The commanding officer is the only one on board with a single. This is the executive officer's quarters, and if there are any VIPs on board, or anyone else needing special treatment, they will be quartered with the executive officer.
Most of the crew stay in six bunk rooms, and up to eight crew members can share those rooms (with at least two on watch at any given time. The North Carolina is big enough that most often, it is not necessary for that form of "hot cotting," which is what it is called when one crew member climbs into a bed recently vacated by another.
While the North Carolina is a nuclear-powered submarine and can power itself for as long as necessary when underwater--it can produce enough power for a small city--the reactor is deactivated when the boat is in port. Then, for power, the sub is literally plugged into the port's power supply, as seen here at the North Carolina's berth at the New London Submarine Base.
It is said that submarine crews are some of the best fed in the military.

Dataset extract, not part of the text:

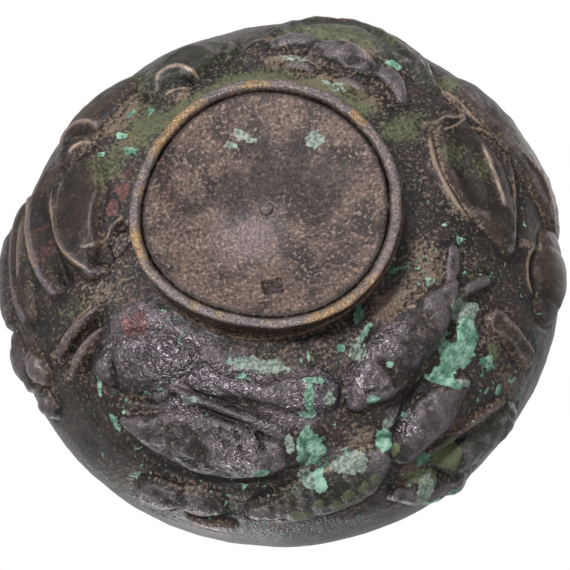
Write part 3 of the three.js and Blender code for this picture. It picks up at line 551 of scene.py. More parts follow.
# Corrosion and deposits: [degrees round, mm up, half length, half width, turn from round towards up, strength]
corrosion = {
    "malachite": [
        [236, 28.4, 3.4, 2.6, -42, 1], [230.5, 26.9, 5.4, 4.2, -48, 1], [225, 26.8, 3.4, 3.8, -53, 0.8],
        [274.5, 29.3, 4, 4.8, -12, 1], [251, 44.5, 1.7, 2.3, -40, 1], [252, 60.5, 6, 2.2, -50, 1],
        [269.5, 11.9, 2.9, 0.9, -16, 1], [271.5, 15.7, 1.3, 4.4, -15, 1], [272.5, 20.4, 2.2, 1.2, -14, 0.9],
        [246, 6.3, 1, 2.9, -66, 0.9], [244.5, 1.6, 1.1, 3.2, -50, 0.8], [256.5, 6.7, 1.4, 1.4, -32, 0.8],
        [330.5, 29.2, 0.7, 3.4, 45, 1], [322.5, 34.4, 0.8, 2.6, 56, 1], [247, 16.8, 1.1, 1, -31, 1],
        [229, 45, 1.3, 2.1, -61, 0.9], [137, 24.8, 2.7, 1.2, 12, 0.9], [257, 33, 3.2, 2.7, -30, 0.9],
        [238.5, 28.8, 4.6, 1, -60, 0.9], [273.5, 38, 1.7, 3.2, 10, 0.8], [255.5, 22, 1.7, 0.9, -27, 1],
        [227, 36.3, 2.3, 2, -50, 0.8], [285.5, 33.7, 2.5, 1, 21, 0.9], [248, 60, 3, 1.6, -50, 1],
        [56, 17, 1.6, 1, 0, 0.8], [60, 12, 1.4, 1.2, 0, 0.7], [48, 14, 1.2, 2.2, 0, 0.8], [44, 8, 1.4, 2.6, 0, 0.7],
        [40, 16, 1.2, 1.2, 0, 0.8],
    ],
    "pale": [
        [221, 23, 4.1, 3.4, -58, 1], [288.5, 5.9, 8.4, 2, -2, 1], [266, 17.6, 1.5, 1.9, -19, 1],
        [306, 18.3, 2.5, 1.3, 17, 1], [266, 35.4, 4.2, 2.4, 11, 1], [254.5, 30.4, 2, 1.3, -29, 1],
        [278.5, 27.1, 1.4, 2.8, -5, 0.9], [254, 53.8, 2.2, 6, -44, 0.9], [236, 32, 5.3, 0.9, -47, 1],
        [252, 9, 2.4, 4, -40, 0.7], [231, 25, 2.2, 4.5, -20, 0.9], [276, 37, 2.6, 2.4, 0, 0.8],
        [110, 14, 4, 1.6, 0, 0.7], [128, 6.4, 3.4, 1.2, 0, 0.7],
    ],
    "olive": [
        [224.5, 27.5, 2.4, 4, -53, 1], [246, 47, 3.8, 5.6, -35, 1], [252.5, 50.3, 4, 2.2, -31, 1],
        [268.5, 43, 1.6, 1.7, 17, 1], [265, 42.2, 1.4, 1.6, -21, 1], [271, 45.2, 1.3, 1.6, -3, 1],
        [278.5, 46.7, 2.4, 1.8, -10, 1], [274.5, 43.5, 1.4, 1.2, 0, 1], [256, 37.2, 1.4, 1.8, -31, 1],
        [224, 36.5, 1.5, 2.4, -50, 0.8], [262, 41, 1.2, 1.2, 0, 1],
    ],
    "cuprite": [
        [334, 10, 3.6, 3.3, 40, 1], [28, 4.8, 2.2, 3, 90, 1], [20.5, 6.7, 2, 2.8, 90, 0.9],
        [35.5, 4.7, 2.1, 1.9, -70, 0.8], [275, 26.6, 1.6, 1.1, -7, 0.7], [288.5, 29.7, 1.7, 1.1, 2, 0.7],
        [237.5, 8.3, 1.6, 1.6, -50, 0.6], [10, 30, 2.4, 7, 40, 0.6], [18, 31, 1.6, 6, 40, 0.6], [340, 6, 4, 4, 0, 0.5],
        [322, 6, 5, 2.5, 0, 0.35],
    ],
    "dust": [
        [55, 9, 8, 8, 0, 0.9], [38, 12, 7, 7, 0, 0.7], [73, 5, 13, 4, 0, 1], [97, 6, 12, 4.5, 0, 1], [90, 18, 7, 6, 0, 0.4],
        [121, 29, 15, 6, 10, 0.8], [158, 9, 5, 8, 0, 0.8], [172, 17, 4, 4, 0, 0.7], [118, 4.5, 14, 2.6, 0, 1],
        [137, 5, 8, 3, 0, 0.9], [178, 24, 4, 4, 0, 0.5], [352, 22, 3, 8, 0, 0.5], [208, 22, 8, 8, 0, 0.35],
        [66, 22, 5, 5, 0, 0.5], [150, 33, 3, 5, 0, 0.8],
    ],
    "earth": [
        [110, 12.5, 7, 3.4, 0, 1], [124, 6.6, 9, 3, 0, 1], [140, 7.4, 4, 2.6, 0, 0.9], [106, 25, 5, 2.4, 0, 0.7],
        [130, 27.1, 2.6, 2, 0, 1], [52, 18, 7, 5, 0, 0.8], [48, 10, 5, 5, 0, 0.6], [72, 9.5, 3, 2, 0, 0.8],
        [40, 22, 3, 3, 0, 0.8], [346, 26, 1.6, 9, 3, 1], [340, 27, 1.6, 7, 3, 1], [343.5, 44.6, 3, 2, 0, 0.9],
        [232, 6, 12, 5, 0, 0.55], [214, 8, 9, 6, 0, 0.6], [262, 32, 5, 5, 0, 0.6], [254, 45, 3, 8, -20, 0.75],
        [222, 33, 4, 8, 0, 0.55], [226, 46, 3, 5, 0, 0.7], [246, 41, 7, 1.3, -12, 0.8], [302, 43, 5, 2, 0, 0.6],
        [331, 26, 3, 6, 0, 0.5], [324, 22, 5, 3, 0, 0.5], [178, 12, 9, 1.6, 0, 0.8], [192, 17, 3, 5, 0, 0.7],
        [165, 16, 2, 4, 0, 0.6], [12, 24, 9, 1.5, -16, 0.8], [2, 10, 5, 4, 0, 0.5], [350, 12, 5, 6, 0, 0.45],
        [272, 4, 16, 4, 0, 0.35], [284, 51, 4, 2, 0, 0.5], [153, 29, 5, 1.6, 0, 0.7], [196, 38, 1.2, 6, 10, 0.8],
    ],
    # Crinkled crust, whose light grey-violet colour in the shader is a painted sheen
    "crust": [
        [316, 9, 16, 9, 0, 1], [298, 10, 12, 6, 0, 0.9], [290, 27, 10, 7, 0, 0.8], [308, 20, 8, 5, 0, 0.8],
        [272, 14, 8, 6, 0, 0.8], [243, 11, 8, 4, 0, 0.9], [256, 16, 5, 5, 0, 0.9], [252, 33, 4, 4, 0, 0.8],
        [335, 18, 5, 8, 0, 0.6], [282, 20, 12, 5, 0, 0.6], [272, 33, 10, 3, 0, 0.5], [300, 48, 8, 4, 0, 0.4],
    ],
    "smooth": [
        [20, 18, 14, 9, 0, 1], [24, 40, 18, 14, 0, 1], [355, 46, 12, 14, 0, 0.8], [48, 34, 12, 9, 0, 1],
        [80, 24, 12, 9, 0, 1], [60, 45, 30, 14, 0, 0.9], [106, 34, 14, 8, 0, 0.6], [196, 42, 16, 14, 0, 0.9],
        [160, 42, 16, 12, 0, 0.8], [180, 27, 14, 9, 0, 0.5], [330, 44, 18, 12, 0, 0.7], [210, 56, 16, 14, 0, 0.9],
    ],
}
raggedMap = 0.34 * mapNoise(2.6, 31) + 0.24 * mapNoise(1.0, 37)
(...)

First, that's because there is not enough room, as there would be on a surface ship, to carry thousands of pre-prepared meals, meaning that the cooks must prepare meals from scratch. And second, that's because the good food helps morale, something that's important for a crew that can be underwater for 90 days or more.
The North Carolina is the U.S. military's fourth with that name. Previous iterations have included an early 19th century ship of the line, and the most recent predecessor was the Battleship North Carolina. This is the silver service from the second North Carolina, an armored cruiser launched in 1908.